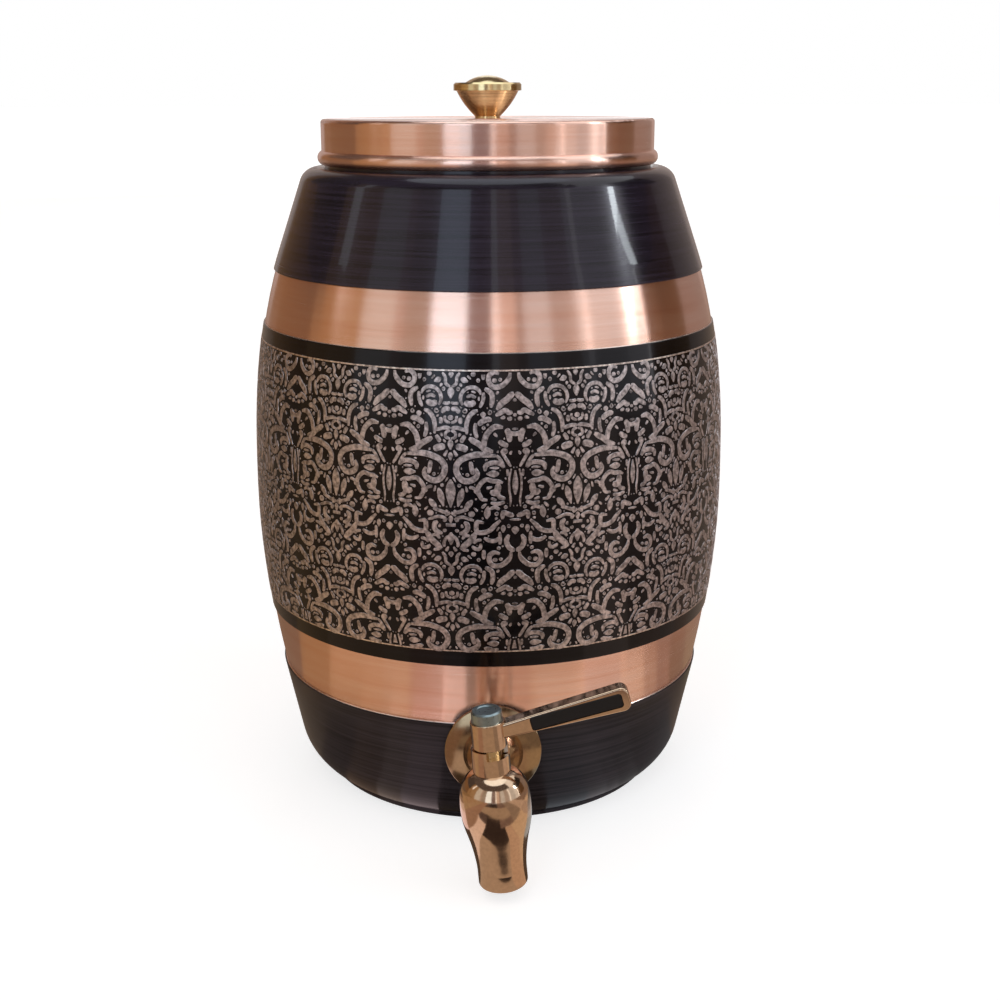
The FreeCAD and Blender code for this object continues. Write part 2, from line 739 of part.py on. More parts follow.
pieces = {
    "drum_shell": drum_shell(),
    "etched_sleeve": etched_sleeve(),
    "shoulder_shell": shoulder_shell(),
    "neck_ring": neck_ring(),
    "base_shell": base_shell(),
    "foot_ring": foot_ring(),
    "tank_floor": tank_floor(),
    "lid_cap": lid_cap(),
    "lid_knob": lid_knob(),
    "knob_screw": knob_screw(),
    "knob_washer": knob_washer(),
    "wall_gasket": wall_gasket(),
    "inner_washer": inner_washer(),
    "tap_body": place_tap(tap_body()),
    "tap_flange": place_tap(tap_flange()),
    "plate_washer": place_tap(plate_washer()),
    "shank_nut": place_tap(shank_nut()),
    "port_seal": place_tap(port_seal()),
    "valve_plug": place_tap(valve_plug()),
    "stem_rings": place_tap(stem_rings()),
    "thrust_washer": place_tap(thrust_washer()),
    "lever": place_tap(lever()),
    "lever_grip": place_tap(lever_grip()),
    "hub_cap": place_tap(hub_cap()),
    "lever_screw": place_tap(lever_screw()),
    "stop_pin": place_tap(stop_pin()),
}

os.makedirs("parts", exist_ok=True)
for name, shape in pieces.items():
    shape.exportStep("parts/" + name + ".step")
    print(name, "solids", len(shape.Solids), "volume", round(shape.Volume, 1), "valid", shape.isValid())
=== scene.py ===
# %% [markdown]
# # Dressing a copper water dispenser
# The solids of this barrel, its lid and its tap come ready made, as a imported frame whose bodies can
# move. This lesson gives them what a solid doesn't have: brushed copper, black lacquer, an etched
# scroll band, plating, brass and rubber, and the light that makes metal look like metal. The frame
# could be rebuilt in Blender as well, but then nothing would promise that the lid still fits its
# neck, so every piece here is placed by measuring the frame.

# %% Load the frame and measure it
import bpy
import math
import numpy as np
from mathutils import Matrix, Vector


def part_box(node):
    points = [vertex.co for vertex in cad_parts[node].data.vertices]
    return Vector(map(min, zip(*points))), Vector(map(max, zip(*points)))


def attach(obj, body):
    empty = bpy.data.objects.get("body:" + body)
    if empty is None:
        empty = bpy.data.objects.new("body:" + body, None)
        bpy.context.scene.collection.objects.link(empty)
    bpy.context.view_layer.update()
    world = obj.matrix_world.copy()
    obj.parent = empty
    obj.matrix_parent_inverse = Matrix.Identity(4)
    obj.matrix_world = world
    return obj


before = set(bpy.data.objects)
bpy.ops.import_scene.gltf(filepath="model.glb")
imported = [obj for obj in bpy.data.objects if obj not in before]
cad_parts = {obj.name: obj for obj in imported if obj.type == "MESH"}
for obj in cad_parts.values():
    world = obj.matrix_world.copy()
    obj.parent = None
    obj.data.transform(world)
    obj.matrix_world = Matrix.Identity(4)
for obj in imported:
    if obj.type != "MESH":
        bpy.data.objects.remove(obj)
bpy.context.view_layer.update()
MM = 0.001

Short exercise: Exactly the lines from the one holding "for name, shape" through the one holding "if empty is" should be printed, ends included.

Final result:
for name, shape in pieces.items():
    shape.exportStep("parts/" + name + ".step")
    print(name, "solids", len(shape.Solids), "volume", round(shape.Volume, 1), "valid", shape.isValid())
=== scene.py ===
# %% [markdown]
# # Dressing a copper water dispenser
# The solids of this barrel, its lid and its tap come ready made, as a imported frame whose bodies can
# move. This lesson gives them what a solid doesn't have: brushed copper, black lacquer, an etched
# scroll band, plating, brass and rubber, and the light that makes metal look like metal. The frame
# could be rebuilt in Blender as well, but then nothing would promise that the lid still fits its
# neck, so every piece here is placed by measuring the frame.

# %% Load the frame and measure it
import bpy
import math
import numpy as np
from mathutils import Matrix, Vector


def part_box(node):
    points = [vertex.co for vertex in cad_parts[node].data.vertices]
    return Vector(map(min, zip(*points))), Vector(map(max, zip(*points)))


def attach(obj, body):
    empty = bpy.data.objects.get("body:" + body)
    if empty is None:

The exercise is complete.